● SHORT TASK
Copy, character for character, the lines running from the one with "base_shell();" to the one with "record = json.load(file)", ends included. Leave out every other line.

--- start of GIVEN MATERIAL ---

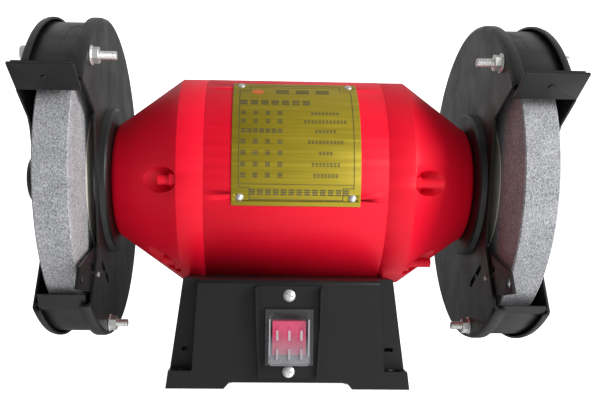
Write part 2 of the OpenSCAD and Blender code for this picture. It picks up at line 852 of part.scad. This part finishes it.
module rest_guide(s) {
    x = bracket_x + bracket_t;
    color(zinc) on_side(s) translate([0, guide_y, guide_z]) {
        xcyl(1.2, guard_x - 0.6, guard_x + sheet + eps);
        xcyl(1.8, guard_x + sheet, x + 0.2);
        xcyl(3.2, x + 0.15, x + 1.1);
    }
}

module left_rest_guide() { rest_guide(-1); }
module right_rest_guide() { rest_guide(1); }

base_shell();
base_cover();
cover_screws();
switch_plate();
switch_screws();
switch_body();
switch_rocker();
switch_boot();
switch_terminals();
run_capacitor();
capacitor_clip();
terminal_block();
cord_gland();
motor_screws();
motor_sleeve();
left_end_shield();
right_end_shield();
nameplate();
nameplate_rivets();
stator_core();
stator_windings();
tie_bolts();
bearing_outer_rings();
bearing_balls();
bearing_inner_rings();
wave_washer();
rotor_core();
rotor_end_rings();
spindle();
inner_flanges();
wheel_blotters();
left_wheel();
right_wheel();
outer_flanges();
spindle_nuts();
left_inner_guard();
right_inner_guard();
left_guard_band();
right_guard_band();
left_guard_cover();
right_guard_cover();
left_guard_bolts();
right_guard_bolts();
left_guard_nuts();
right_guard_nuts();
left_guard_screws();
right_guard_screws();
left_spark_deflector();
right_spark_deflector();
left_deflector_screw();
right_deflector_screw();
left_rest_bracket();
right_rest_bracket();
left_rest_pin();
right_rest_pin();
left_rest_guide();
right_rest_guide();
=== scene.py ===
"""Looks for the bench grinder: materials on every CAD node, and detail pieces built around them."""

import json
import math

import bmesh
import bpy
from mathutils import Matrix, Vector


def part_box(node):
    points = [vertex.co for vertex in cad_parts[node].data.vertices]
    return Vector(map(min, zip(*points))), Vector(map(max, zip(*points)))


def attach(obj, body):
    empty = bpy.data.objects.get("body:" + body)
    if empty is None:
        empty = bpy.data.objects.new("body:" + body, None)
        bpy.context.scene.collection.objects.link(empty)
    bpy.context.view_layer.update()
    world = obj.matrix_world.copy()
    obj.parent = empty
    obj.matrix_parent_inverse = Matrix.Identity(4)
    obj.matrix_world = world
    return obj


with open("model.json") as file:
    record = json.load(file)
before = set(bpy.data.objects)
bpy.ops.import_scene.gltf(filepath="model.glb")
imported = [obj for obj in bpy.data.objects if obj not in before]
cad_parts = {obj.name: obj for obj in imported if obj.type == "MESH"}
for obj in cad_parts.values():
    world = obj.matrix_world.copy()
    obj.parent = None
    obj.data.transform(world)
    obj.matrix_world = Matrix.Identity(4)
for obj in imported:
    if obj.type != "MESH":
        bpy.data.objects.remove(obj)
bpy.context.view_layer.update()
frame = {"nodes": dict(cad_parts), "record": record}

MM = 0.001
SIDES = (("left", -1), ("right", 1))
NODES = frame["nodes"]


# --- where things are, from the frame ---------------------------------------

spin = next(j for j in frame["record"]["behaviour"]["joints"] if j["name"] == "spindle_spin")
AXIS = Vector(spin["pos_m"])


# --- camera, stage and light -------------------------------------------------

# The viewing point, solved from the object's own outlines: millimetres from the motor's middle on the
# spindle line, then yaw, pitch and roll in radians.
CAMERA_PLACE = Vector((-18.05, -409.27, -30.84))
CAMERA_TURN = (0.032, -0.044, 0.012)

# The key light, in metres and watts.
KEY_PLACE = Vector((0.71, -0.50, 0.32))
KEY_TARGET = Vector((0, 0, 0.09))
KEY_SIZE = 0.4
KEY_POWER = 8.6

# The room's own strength, and its brighter patches: the direction of each, the cosines of the angle
# to it where the patch starts and where it is full, and the strength it adds.
ROOM_GLOW = 0.08
GLOWS = (
    ((0.6, -0.3, -0.74), 0.2, 0.95, 1.3),
    ((0.0, 0.5, 0.866), 0.42, 0.8, 0.5),
    ((0.1, -0.97, -0.2), 0.3, 1.0, 0.5),
    ((-0.85, 0.45, -0.25), 0.4, 0.95, 0.3),
)


def add_camera():
    """Stands at the viewing point, with the lens shifted off its middle."""
    yaw, pitch, roll = CAMERA_TURN
    ahead = Vector((math.sin(yaw) * math.cos(pitch), math.cos(yaw) * math.cos(pitch), math.sin(pitch)))
    right = Vector((math.cos(yaw), -math.sin(yaw), 0))
    up = right.cross(ahead)
    side = math.cos(roll) * right + math.sin(roll) * up
    top = -math.sin(roll) * right + math.cos(roll) * up
    data = bpy.data.cameras.new("camera")
    data.lens = 44.57
    data.sensor_width = 36
    data.shift_x = 0.0313
    data.shift_y = 0.103
    data.clip_start = 0.01
    camera = bpy.data.objects.new("camera", data)
    bpy.context.collection.objects.link(camera)
    turn = Matrix((side, top, -ahead)).transposed().to_4x4()
    camera.matrix_world = Matrix.Translation(AXIS + CAMERA_PLACE * MM) @ turn
    bpy.context.scene.camera = camera


def add_key():
    data = bpy.data.lights.new("key", "AREA")
    data.size = KEY_SIZE
    data.energy = KEY_POWER
    lamp = bpy.data.objects.new("key", data)
    bpy.context.collection.objects.link(lamp)
    lamp.location = KEY_PLACE
    lamp.rotation_euler = (KEY_TARGET - KEY_PLACE).to_track_quat("-Z", "Y").to_euler()


def add_stage():
    """Round pale floor that curves up into a wall, so every side is seen against it; in metres."""
    hub, reach, bend, height, steps, around = 0.02, 2.2, 0.6, 2.6, 12, 72
    line = [(hub, 0.0), (reach, 0.0)]
    for i in range(1, steps + 1):
        a = math.pi / 2 * i / steps
        line.append((reach + bend * math.sin(a), bend * (1 - math.cos(a))))
    line.append((reach + bend, height))
    points = [(r * math.cos(2 * math.pi * k / around), r * math.sin(2 * math.pi * k / around), z)
              for r, z in line for k in range(around)]
    hub_cap = ring_caps(len(line), around)[0]
    mesh = bpy.data.meshes.new("floor")
    mesh.from_pydata(points, [], [hub_cap] + ring_sides(len(line), around))
    floor = bpy.data.objects.new("floor", mesh)
    bpy.context.collection.objects.link(floor)
    floor.data.materials.append(plain_white())
    floor.visible_diffuse = False
    floor.visible_glossy = False
    floor.visible_shadow = False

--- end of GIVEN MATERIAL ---

● ANSWER BELOW
base_shell();
base_cover();
cover_screws();
switch_plate();
switch_screws();
switch_body();
switch_rocker();
switch_boot();
switch_terminals();
run_capacitor();
capacitor_clip();
terminal_block();
cord_gland();
motor_screws();
motor_sleeve();
left_end_shield();
right_end_shield();
nameplate();
nameplate_rivets();
stator_core();
stator_windings();
tie_bolts();
bearing_outer_rings();
bearing_balls();
bearing_inner_rings();
wave_washer();
rotor_core();
rotor_end_rings();
spindle();
inner_flanges();
wheel_blotters();
left_wheel();
right_wheel();
outer_flanges();
spindle_nuts();
left_inner_guard();
right_inner_guard();
left_guard_band();
right_guard_band();
left_guard_cover();
right_guard_cover();
left_guard_bolts();
right_guard_bolts();
left_guard_nuts();
right_guard_nuts();
left_guard_screws();
right_guard_screws();
left_spark_deflector();
right_spark_deflector();
left_deflector_screw();
right_deflector_screw();
left_rest_bracket();
right_rest_bracket();
left_rest_pin();
right_rest_pin();
left_rest_guide();
right_rest_guide();
=== scene.py ===
"""Looks for the bench grinder: materials on every CAD node, and detail pieces built around them."""

import json
import math

import bmesh
import bpy
from mathutils import Matrix, Vector


def part_box(node):
    points = [vertex.co for vertex in cad_parts[node].data.vertices]
    return Vector(map(min, zip(*points))), Vector(map(max, zip(*points)))


def attach(obj, body):
    empty = bpy.data.objects.get("body:" + body)
    if empty is None:
        empty = bpy.data.objects.new("body:" + body, None)
        bpy.context.scene.collection.objects.link(empty)
    bpy.context.view_layer.update()
    world = obj.matrix_world.copy()
    obj.parent = empty
    obj.matrix_parent_inverse = Matrix.Identity(4)
    obj.matrix_world = world
    return obj


with open("model.json") as file:
    record = json.load(file)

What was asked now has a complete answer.